I appreciate any help for this issue. It would be quite nice to see a longer profiling run, in order to determine the bottlenecks / expensive operations in my pytorch code.

Thanks! Best, JZ

ptrblck · June 1, 2022, 9:43pm

I think your explanation makes sense and it seems the process uses ~15GB before it gets killed.
Unfortunately, I don’t know if there is a workaround other than to reduce the profiling time or to increase the RAM.

jayz · June 2, 2022, 5:18am

Thanks for the reply! Ok, so you would also suspect that this is a common error when making too long / large runs with the profiler? I’d be interested to know what’s the reason behind it? I surmise the profiler is saving a lot of intermittent data, which at some point simply exceeds memory. But why does it need to save the data, all it needs to store should be the stats after each loop, and, at the end, return their averages, or is it more complicated?

EDIT

There seems to also be an issue with Nvidia CUPTI (CUDA Profiling Tools Interface). Each time, I run the script, I get a warning:

Running your script with the autograd profiler...
WARNING:2022-06-01 13:37:49 513:513 init.cpp:129] function status failed with error CUPTI_ERROR_NOT_INITIALIZED (15)
WARNING:2022-06-01 13:37:49 513:513 init.cpp:130] CUPTI initialization failed - CUDA profiler activities will be missing

This indicates that CUPTI is not running on WSL and therefore the profiling does not work. However, if I run on pure windows, it works (but much slower, due to the windows overhead in worker creation and other suspected difficulties with multiprocessing dataloading). Digging further into that, I found now that in the support matrix for WSL (CUDA on WSL :: CUDA Toolkit Documentation), it says that profiling tools are not yet supported. So, it seems there is no possibility to get it running based on CUPTI, for now.
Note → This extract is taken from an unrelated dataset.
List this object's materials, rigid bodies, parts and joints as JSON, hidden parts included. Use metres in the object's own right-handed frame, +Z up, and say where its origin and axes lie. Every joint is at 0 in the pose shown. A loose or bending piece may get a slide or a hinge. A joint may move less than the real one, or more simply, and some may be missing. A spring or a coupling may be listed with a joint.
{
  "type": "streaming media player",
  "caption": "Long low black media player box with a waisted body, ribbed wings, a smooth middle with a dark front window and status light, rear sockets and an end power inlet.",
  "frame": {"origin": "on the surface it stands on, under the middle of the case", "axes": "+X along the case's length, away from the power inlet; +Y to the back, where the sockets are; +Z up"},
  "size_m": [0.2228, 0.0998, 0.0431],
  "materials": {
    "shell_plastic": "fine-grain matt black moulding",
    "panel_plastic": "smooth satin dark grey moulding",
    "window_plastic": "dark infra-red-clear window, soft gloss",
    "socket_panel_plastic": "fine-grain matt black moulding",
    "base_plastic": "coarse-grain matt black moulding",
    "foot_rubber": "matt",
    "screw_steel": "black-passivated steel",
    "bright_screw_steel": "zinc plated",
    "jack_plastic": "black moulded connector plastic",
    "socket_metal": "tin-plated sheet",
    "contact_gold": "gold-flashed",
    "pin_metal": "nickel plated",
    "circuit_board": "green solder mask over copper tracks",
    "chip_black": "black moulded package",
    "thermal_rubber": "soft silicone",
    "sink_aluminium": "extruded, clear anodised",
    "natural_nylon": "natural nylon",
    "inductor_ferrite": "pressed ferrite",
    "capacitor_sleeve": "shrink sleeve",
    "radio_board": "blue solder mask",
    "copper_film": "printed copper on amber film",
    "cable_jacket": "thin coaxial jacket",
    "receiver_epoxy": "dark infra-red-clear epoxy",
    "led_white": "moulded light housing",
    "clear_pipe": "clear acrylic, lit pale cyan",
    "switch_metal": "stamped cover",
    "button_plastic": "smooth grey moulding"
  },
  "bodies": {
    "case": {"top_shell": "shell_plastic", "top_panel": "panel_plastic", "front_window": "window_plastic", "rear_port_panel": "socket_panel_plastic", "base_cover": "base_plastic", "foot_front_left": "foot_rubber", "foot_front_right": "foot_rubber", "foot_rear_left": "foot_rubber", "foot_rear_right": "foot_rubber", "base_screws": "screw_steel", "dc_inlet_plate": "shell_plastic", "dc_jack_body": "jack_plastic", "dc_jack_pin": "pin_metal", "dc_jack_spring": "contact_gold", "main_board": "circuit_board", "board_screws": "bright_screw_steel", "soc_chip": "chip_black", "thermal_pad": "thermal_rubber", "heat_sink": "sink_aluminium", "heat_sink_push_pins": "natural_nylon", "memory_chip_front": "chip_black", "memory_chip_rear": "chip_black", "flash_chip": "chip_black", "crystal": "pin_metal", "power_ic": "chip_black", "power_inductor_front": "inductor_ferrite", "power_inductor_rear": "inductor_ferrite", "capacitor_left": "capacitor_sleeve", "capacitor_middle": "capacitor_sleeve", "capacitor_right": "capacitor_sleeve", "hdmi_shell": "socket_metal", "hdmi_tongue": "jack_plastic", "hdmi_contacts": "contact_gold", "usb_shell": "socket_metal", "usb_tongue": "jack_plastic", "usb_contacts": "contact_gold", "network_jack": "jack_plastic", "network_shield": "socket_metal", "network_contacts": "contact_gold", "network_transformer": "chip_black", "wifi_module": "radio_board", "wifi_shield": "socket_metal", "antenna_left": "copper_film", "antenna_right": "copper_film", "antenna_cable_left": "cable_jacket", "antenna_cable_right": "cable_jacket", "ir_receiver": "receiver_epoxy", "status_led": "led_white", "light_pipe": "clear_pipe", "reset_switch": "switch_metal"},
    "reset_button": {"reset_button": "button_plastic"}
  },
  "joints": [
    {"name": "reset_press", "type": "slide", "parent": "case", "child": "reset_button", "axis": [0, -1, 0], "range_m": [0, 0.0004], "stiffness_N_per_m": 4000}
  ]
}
Therefore, is there another way to get an accurate profiling result without using CUPTI? For instance, if I use the regular cProfiling profiler and use torch.cuda.synchronize in my loop, is it somehow possible to get the actual CUDA running times?

Thanks!

ptrblck · June 2, 2022, 6:11am

It should be more complicated as profilers sample the entire run and are able to create timelines from it, not only general statistics. E.g. using the built-in profiler (Kineto) as well as Nsight Systems would show the execution timelines, the kernel launches etc.
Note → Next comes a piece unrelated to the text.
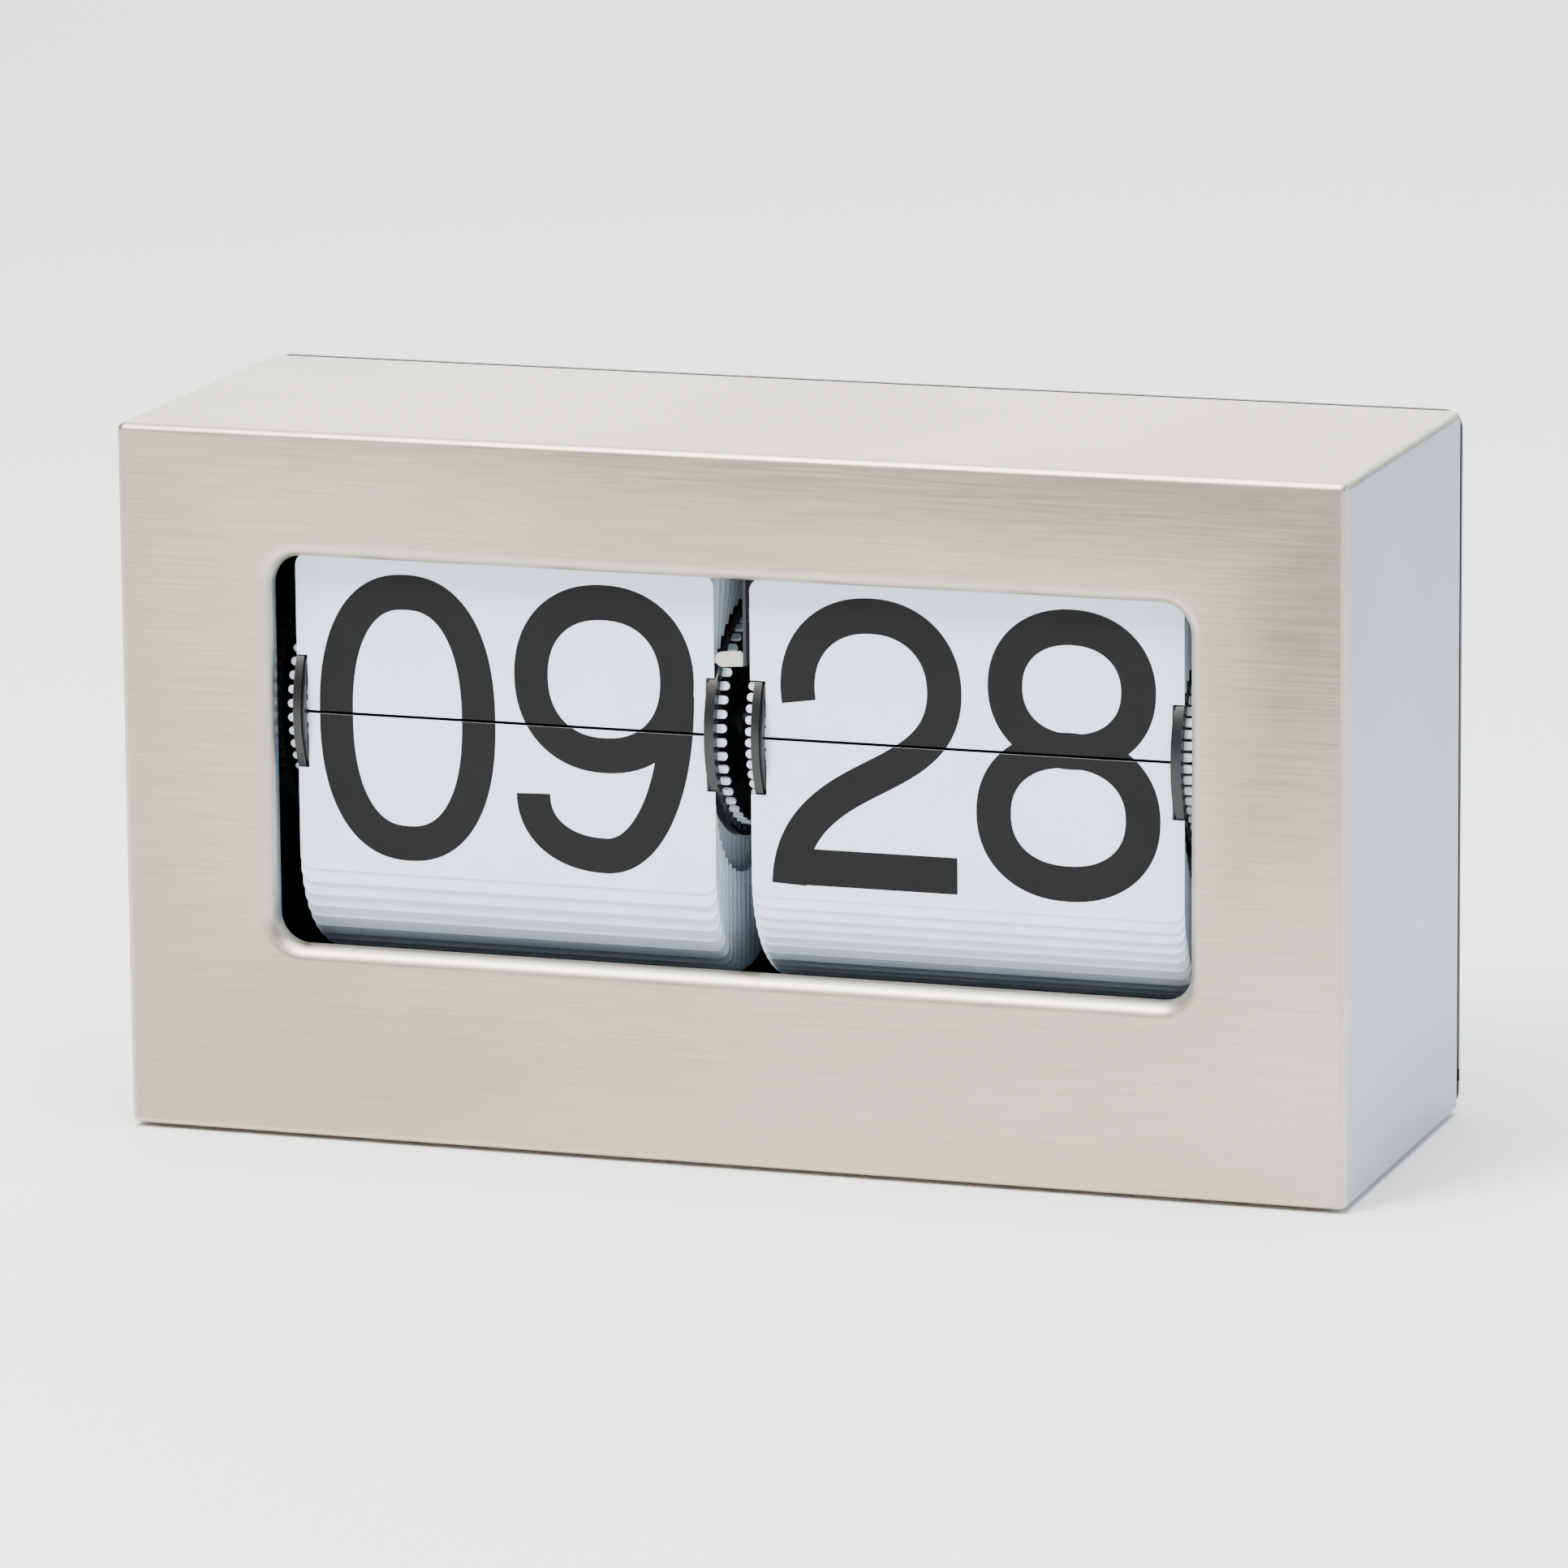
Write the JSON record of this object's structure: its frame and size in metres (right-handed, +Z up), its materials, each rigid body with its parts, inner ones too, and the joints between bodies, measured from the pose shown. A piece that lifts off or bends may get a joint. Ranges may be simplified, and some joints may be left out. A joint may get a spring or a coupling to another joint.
{
  "type": "flip number clock",
  "caption": "Boxed steel flip clock: hour and minute numerals on two drums of hinged flaps behind an open rounded window, driven by a quartz movement.",
  "frame": {"origin": "on the resting plane, under the middle of the case", "axes": "+X to the right seen from the front, +Y towards the back cover, +Z up"},
  "size_m": [0.2, 0.069, 0.1136],
  "materials": {
    "brushed_steel": "brushed",
    "black_abs": "matte",
    "white_flap": "satin",
    "drum_black": "satin",
    "white_gear": "satin",
    "turned_steel": "polished",
    "bronze": "machined",
    "nickel": "bright",
    "rubber": "matte",
    "zinc_screw": "plated",
    "cell_jacket": "gloss",
    "copper_wire": "enamelled",
    "red_lead": "gloss",
    "black_lead": "gloss",
    "board_green": "gloss"
  },
  "bodies": {
    "case": {"back_cover": "black_abs", "back_cover_screws": "zinc_screw", "battery_cell": "cell_jacket", "bracket_screws": "zinc_screw", "bronze_bushes": "bronze", "case_shell": "brushed_steel", "chassis_tray": "black_abs", "circuit_board": "board_green", "coil": "copper_wire", "flap_frame": "black_abs", "hour_flap_clip": "nickel", "hour_flaps_hanging": "white_flap", "hour_flaps_upper": "white_flap", "hour_lower_flap": "white_flap", "idler_pin": "turned_steel", "left_bracket": "black_abs", "minute_flap_spring": "nickel", "minute_flaps_hanging": "white_flap", "minute_flaps_upper": "white_flap", "minute_lower_flap": "white_flap", "movement_cover": "black_abs", "movement_housing": "black_abs", "movement_screws": "zinc_screw", "negative_contact": "nickel", "negative_lead": "black_lead", "positive_contact": "nickel", "positive_lead": "red_lead", "quartz_crystal": "nickel", "right_bracket": "black_abs", "rubber_feet": "rubber", "stator": "turned_steel"},
    "minute_drum": {"minute_left_flange": "drum_black", "minute_right_flange": "drum_black", "minute_left_tabs": "white_flap", "minute_right_tabs": "white_flap", "minute_drum_core": "drum_black", "axle": "turned_steel", "axle_clips": "turned_steel", "axle_pinion": "white_gear", "minute_gear": "white_gear"},
    "hour_drum": {"hour_left_flange": "drum_black", "hour_right_flange": "drum_black", "hour_left_tabs": "white_flap", "hour_right_tabs": "white_flap", "hour_drum_core": "drum_black", "hour_gear": "drum_black"},
    "hour_idler": {"hour_idler": "white_gear"},
    "setting_wheel": {"setting_wheel": "black_abs", "setting_gear": "white_gear", "setting_shaft": "turned_steel"},
    "movement_output": {"output_arbor": "white_gear"},
    "movement_rotor": {"rotor": "white_gear"},
    "hour_front_flap": {"hour_front_flap": "white_flap"},
    "minute_front_flap": {"minute_front_flap": "white_flap"},
    "battery_door": {"battery_door": "black_abs"}
  },
  "joints": [
    {"name": "minute_drum_turn", "type": "hinge", "parent": "case", "child": "minute_drum", "pos_m": [0, -0.0122, 0.0681], "axis": [1, 0, 0], "continuous": true},
    {"name": "hour_drum_turn", "type": "hinge", "parent": "case", "child": "hour_drum", "pos_m": [0, -0.0122, 0.0681], "axis": [1, 0, 0], "continuous": true},
    {"name": "hour_idler_turn", "type": "hinge", "parent": "case", "child": "hour_idler", "pos_m": [0, 0.0088, 0.0681], "axis": [1, 0, 0], "continuous": true},
    {"name": "setting_wheel_turn", "type": "hinge", "parent": "case", "child": "setting_wheel", "pos_m": [0, 0.0158, 0.0681], "axis": [1, 0, 0], "continuous": true},
    {"name": "movement_output_turn", "type": "hinge", "parent": "case", "child": "movement_output", "pos_m": [0, -0.01938, 0.04837], "axis": [1, 0, 0], "continuous": true},
    {"name": "movement_rotor_turn", "type": "hinge", "parent": "case", "child": "movement_rotor", "pos_m": [0, -0.01938, 0.03637], "axis": [1, 0, 0], "continuous": true},
    {"name": "minute_flap_drop", "type": "hinge", "parent": "case", "child": "minute_front_flap", "pos_m": [0, -0.02918, 0.06899], "axis": [1, 0, 0], "range_deg": [0, 170]},
    {"name": "hour_flap_drop", "type": "hinge", "parent": "case", "child": "hour_front_flap", "pos_m": [0, -0.02916, 0.06921], "axis": [1, 0, 0], "range_deg": [0, 170]},
    {"name": "battery_door_pull", "type": "slide", "parent": "case", "child": "battery_door", "axis": [0, 1, 0], "range_m": [0, 0.03]}
  ],
  "couplings": [
    {"joint": "hour_idler_turn", "follows": "minute_drum_turn", "ratio": -0.25},
    {"joint": "hour_drum_turn", "follows": "minute_drum_turn", "ratio": 0.041667},
    {"joint": "setting_wheel_turn", "follows": "minute_drum_turn", "ratio": -1.6667},
    {"joint": "movement_output_turn", "follows": "minute_drum_turn", "ratio": -5},
    {"joint": "movement_rotor_turn", "follows": "minute_drum_turn", "ratio": 25}
  ]
}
Yes, you could use this manual profiling approach by synchronizing the code manually before starting and stopping timers.
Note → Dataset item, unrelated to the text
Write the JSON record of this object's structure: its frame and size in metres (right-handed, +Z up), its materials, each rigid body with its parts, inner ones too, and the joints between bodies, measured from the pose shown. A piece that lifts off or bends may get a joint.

jayz · June 2, 2022, 7:37am

Thanks for the reply, again.

So, here is a small example:

n_runs = 100  # number of runs
n_loop = 1000 # epochs

# generate model
model = nn.Sequential(
    nn.Linear(32,32),
    nn.ReLU(),
    nn.Linear(32,32),
    nn.ReLU(),
    nn.Linear(32,1)
    )

# generate events
start = torch.cuda.Event(enable_timing=True)
end   = torch.cuda.Event(enable_timing=True)

means = []; stds = []
for _ in range(n_runs):
    
    timesb = []
    for _ in range(n_loop): 

        # generate batch 
        batch = torch.rand(12,32)

        # record event timing
        start.record()
        _ = model(batch)
        end.record()

        # synchronization
        torch.cuda.synchronize()

        # append
        timesb.append(start.elapsed_time(end))
        
    # append means and stds
    means.append(np.mean(timesb))
    stds.append(np.std(timesb))
    
print('%0.2fms +- %0.2fms'%(1000*np.mean(means),1000*np.mean(stds)))

>> 105.65ms +- 16.71ms

But, is there an easy way to record the timings of each individual operation (i.e. Linear and ReLU) and return them? Or would all of them have to be wrapped in separate (start…end) events?